It wasn't until I started on Monday to edit a Skype conversation (in order to fashion it into a podcast) that I realised how much I breathe through my mouth.

Let me back up a little bit. It was a spur-of-the-moment thing to interview my friend Douglas via Skype on Saturday. We have a lot of likes in common, and we're both a bit long-winded, and so it ended up being a 2 hour and 4 minute chat. Great fun, and I don't know about Doug but I could easily have chatted longer.

By Monday I realised I had a cold. Listening to the playback it was obvious that I was in the beginning stages of it at the time. My breaths were shallow and raspy and quite loud - either that or the internal mic on my laptop is super-sensitive. So I had the unenviable task of editing 2 hours of chatter and somehow removing most of the unappealing bronchial sounds from my end (plus other unwanted extraneous sounds such as my mad dogs barking, Josh stomping up the stairs, doors slamming, etc.).

(Here comes the techie bit.)

Luckily for me, the software I use to record Skype calls records the outgoing mic on the left channel and the incoming sounds on the right channel. So once I had edited out all the ums and ahs and sniffs and repetition, leaving me with an hour and 50 minutes of usable audio, I was able to split the two tracks of audio (which are saved as a stereo mp3) into two single mono tracks. I then took my audio and opened it in a separate window so I could hear clearly where all the heavy breathing and other noise was and de-amplify those particular sections by about 20dB. I managed to do that this morning.
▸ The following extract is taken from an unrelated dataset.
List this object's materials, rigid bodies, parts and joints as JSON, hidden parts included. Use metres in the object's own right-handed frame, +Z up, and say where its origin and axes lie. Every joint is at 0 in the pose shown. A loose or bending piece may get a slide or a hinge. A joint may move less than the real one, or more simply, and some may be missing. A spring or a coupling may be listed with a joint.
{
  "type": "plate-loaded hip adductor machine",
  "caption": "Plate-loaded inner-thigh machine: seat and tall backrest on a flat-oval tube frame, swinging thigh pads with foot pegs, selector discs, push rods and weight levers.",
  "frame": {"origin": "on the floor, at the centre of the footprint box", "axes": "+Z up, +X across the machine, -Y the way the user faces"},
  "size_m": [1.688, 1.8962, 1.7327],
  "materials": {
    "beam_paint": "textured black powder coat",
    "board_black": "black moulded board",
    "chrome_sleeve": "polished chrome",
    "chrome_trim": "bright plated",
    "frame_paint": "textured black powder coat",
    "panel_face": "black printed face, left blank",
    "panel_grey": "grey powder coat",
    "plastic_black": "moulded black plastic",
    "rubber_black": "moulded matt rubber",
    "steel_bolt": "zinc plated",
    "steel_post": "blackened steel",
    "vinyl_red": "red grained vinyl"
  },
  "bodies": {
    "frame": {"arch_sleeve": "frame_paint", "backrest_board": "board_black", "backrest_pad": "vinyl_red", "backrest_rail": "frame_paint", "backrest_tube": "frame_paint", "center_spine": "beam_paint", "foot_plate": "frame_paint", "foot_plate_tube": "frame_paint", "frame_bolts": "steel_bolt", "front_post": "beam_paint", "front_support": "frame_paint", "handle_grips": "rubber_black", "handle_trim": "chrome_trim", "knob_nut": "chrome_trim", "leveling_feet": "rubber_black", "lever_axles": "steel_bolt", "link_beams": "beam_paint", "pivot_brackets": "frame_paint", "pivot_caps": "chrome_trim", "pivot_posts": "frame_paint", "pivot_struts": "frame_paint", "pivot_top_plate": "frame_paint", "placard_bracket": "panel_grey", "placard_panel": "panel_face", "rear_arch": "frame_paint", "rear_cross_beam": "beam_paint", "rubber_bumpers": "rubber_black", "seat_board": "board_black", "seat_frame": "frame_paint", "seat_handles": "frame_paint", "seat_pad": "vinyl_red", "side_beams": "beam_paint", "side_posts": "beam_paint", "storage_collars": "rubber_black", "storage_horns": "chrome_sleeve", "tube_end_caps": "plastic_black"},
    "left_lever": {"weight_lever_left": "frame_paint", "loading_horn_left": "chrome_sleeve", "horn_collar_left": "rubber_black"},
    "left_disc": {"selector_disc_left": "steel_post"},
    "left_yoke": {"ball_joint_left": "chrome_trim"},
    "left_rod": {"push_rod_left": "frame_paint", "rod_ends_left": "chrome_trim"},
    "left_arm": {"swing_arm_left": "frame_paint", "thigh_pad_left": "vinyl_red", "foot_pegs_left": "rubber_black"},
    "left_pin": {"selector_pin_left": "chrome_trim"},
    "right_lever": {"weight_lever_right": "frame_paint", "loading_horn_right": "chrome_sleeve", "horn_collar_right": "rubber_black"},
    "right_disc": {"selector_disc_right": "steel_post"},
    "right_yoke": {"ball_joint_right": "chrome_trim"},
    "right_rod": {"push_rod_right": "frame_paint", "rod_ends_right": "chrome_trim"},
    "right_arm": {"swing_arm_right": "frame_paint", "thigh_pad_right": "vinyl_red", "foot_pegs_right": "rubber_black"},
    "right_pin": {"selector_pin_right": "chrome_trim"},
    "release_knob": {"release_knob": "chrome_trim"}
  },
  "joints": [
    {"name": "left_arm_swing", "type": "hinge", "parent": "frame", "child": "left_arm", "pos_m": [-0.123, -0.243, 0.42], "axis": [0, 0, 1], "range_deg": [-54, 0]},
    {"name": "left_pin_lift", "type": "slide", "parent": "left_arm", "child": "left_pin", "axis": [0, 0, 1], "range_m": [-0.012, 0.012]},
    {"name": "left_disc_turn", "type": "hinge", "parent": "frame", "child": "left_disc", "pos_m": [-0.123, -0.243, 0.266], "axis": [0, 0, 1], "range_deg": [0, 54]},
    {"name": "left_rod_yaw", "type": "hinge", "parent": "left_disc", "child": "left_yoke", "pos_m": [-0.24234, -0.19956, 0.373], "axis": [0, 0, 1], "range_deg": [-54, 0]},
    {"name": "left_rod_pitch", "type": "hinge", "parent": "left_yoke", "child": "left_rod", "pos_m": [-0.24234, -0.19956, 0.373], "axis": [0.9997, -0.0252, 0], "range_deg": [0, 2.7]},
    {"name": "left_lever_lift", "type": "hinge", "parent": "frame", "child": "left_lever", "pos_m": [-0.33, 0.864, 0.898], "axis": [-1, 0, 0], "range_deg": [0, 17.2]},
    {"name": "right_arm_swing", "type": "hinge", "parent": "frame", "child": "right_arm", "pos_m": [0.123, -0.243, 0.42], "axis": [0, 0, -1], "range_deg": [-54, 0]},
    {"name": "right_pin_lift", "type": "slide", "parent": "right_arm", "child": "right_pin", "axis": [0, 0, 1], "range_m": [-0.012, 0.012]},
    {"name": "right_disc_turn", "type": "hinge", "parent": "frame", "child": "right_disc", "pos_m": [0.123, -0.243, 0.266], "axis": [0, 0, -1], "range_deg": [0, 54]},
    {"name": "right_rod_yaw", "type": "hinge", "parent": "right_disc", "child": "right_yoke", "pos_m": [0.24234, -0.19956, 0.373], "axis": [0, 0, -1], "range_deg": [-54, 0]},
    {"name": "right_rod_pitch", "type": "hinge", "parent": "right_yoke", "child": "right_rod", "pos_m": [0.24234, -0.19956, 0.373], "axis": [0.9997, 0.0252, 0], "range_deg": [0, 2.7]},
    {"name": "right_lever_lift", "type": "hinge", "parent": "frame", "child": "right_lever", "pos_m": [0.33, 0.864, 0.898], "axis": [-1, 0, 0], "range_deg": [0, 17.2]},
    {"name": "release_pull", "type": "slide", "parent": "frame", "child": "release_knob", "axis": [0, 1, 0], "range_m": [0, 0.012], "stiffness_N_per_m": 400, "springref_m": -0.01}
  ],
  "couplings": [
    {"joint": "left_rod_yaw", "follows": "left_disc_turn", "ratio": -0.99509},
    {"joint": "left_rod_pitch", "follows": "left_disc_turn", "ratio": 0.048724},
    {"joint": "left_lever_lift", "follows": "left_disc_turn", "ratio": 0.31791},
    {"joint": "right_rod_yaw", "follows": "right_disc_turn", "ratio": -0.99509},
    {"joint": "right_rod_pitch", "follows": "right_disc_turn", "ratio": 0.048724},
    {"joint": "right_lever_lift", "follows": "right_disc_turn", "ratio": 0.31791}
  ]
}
I then took the finished audio and re-joined it to the audio of Doug talking. Now I have a clean copy, I can carry on editing, adding music, intros etc. and it is my sincere hope to have it ready by the weekend.

However, we still have the issue of my breathing. I am asthmatic as I think I've told you all before, and I am an inveterate snorer which causes me no problem at all, but causes other people endless grief. 
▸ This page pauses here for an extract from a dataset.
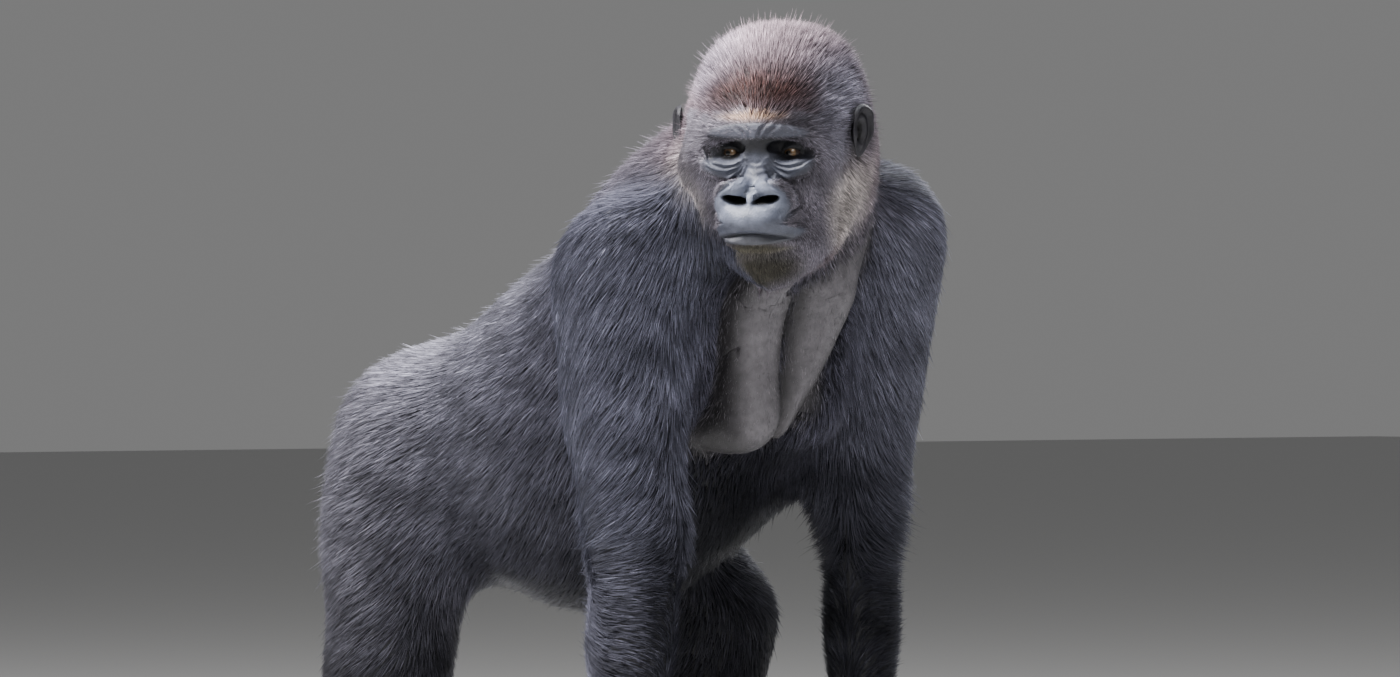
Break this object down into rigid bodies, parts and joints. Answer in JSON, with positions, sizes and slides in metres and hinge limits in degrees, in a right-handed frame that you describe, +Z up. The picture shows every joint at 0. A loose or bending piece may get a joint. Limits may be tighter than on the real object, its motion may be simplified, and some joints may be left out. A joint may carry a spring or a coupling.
{
  "type": "gorilla",
  "caption": "Still, life-size gorilla standing on its knuckles and soles, with its head turned to its right.",
  "frame": {"origin": "on the floor, under the middle of the box around the whole animal", "axes": "+Z up, the trunk lies along Y with the chest towards -Y, +X is the animal's left side"},
  "size_m": [0.5758, 0.8554, 1.0245],
  "materials": {
    "coat": "coarse charcoal-black hair with a soft blue-grey sheen, greyer on the back and thighs",
    "crown_coat": "short dense hair, reddish brown on the crown, with pale tips on the cheeks",
    "bare_skin": "blue-black bare skin, creased, with an oily gloss on nose and brow",
    "eye": "wet gloss over an amber-brown iris",
    "nail": "dark horn, smooth and slightly glossy"
  },
  "bodies": {
    "root": {"chest": "coat", "belly": "coat", "rump": "coat", "neck": "coat", "head": "crown_coat", "face": "bare_skin", "ear_right": "bare_skin", "ear_left": "bare_skin", "eye_right": "eye", "eye_left": "eye", "upper_arm_right": "coat", "upper_arm_left": "coat", "forearm_right": "coat", "forearm_left": "coat", "hand_right": "bare_skin", "hand_left": "bare_skin", "thigh_right": "coat", "thigh_left": "coat", "shin_right": "coat", "shin_left": "coat", "foot_right": "bare_skin", "foot_left": "bare_skin"}
  },
  "joints": []
}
I never even knew I was a snorer until I went on a school trip to France and shared a 3-person room with my mates James and Rupert. The first morning I awoke with the pillow on my head - I had sadly kept them awake without being aware of it.

My second wife used to adopt the technique of poking and prodding and using her well-manicured nails in the manner of a woodpecker on the side of my head. However, this method only resulted in me getting angry at her more than anything else. So I used to sleep on the downstairs sofa quite frequently.




Laura makes me sleep on my stomach - which I think is a slight improvement, but it's not my preferred mode of sleeping because in order to be comfy I have to have my hands under the pillow or my face, which can mean I find it hard to get my head in a comfortable position, or that my hands will go to sleep. I like sleeping on my back or my side. 

When I lived for a short time in a Salvation Army Shelter (in late 2009), I shared a dorm with 8 other guys. They hated it, and would jog my bed to wake me several times a night. One of them even took me to a CVS pharmacy to purchase one of those anti-snoring sprays, but those do not work on the kind of snoring I have.

The only thing that will work is one of those chinstraps that stop your mouth from falling open in your sleep - don't believe me, just try making yourself snore with your mouth tight shut. Trouble is, I have chronic rhinitis and never really have a snot-free day, so making me sleep with my mouth closed would be like drowning for me - I wouldn't be able to breathe clearly through my nose.

Plus, as I believe I have mentioned a time or three, I am a chubby guy. This fact in itself makes any bronchial issues a person has ten times worse. I know I need to lose weight, but first you have to remove all temptation from me. And I work in a convenience store where I am surrounded by chocolate and many other snacks. I feel like I want to start a Kickstarter campaign to pay for me to spend a month on a health farm where I get to eat nothing but nettle broth and sliced cucumber.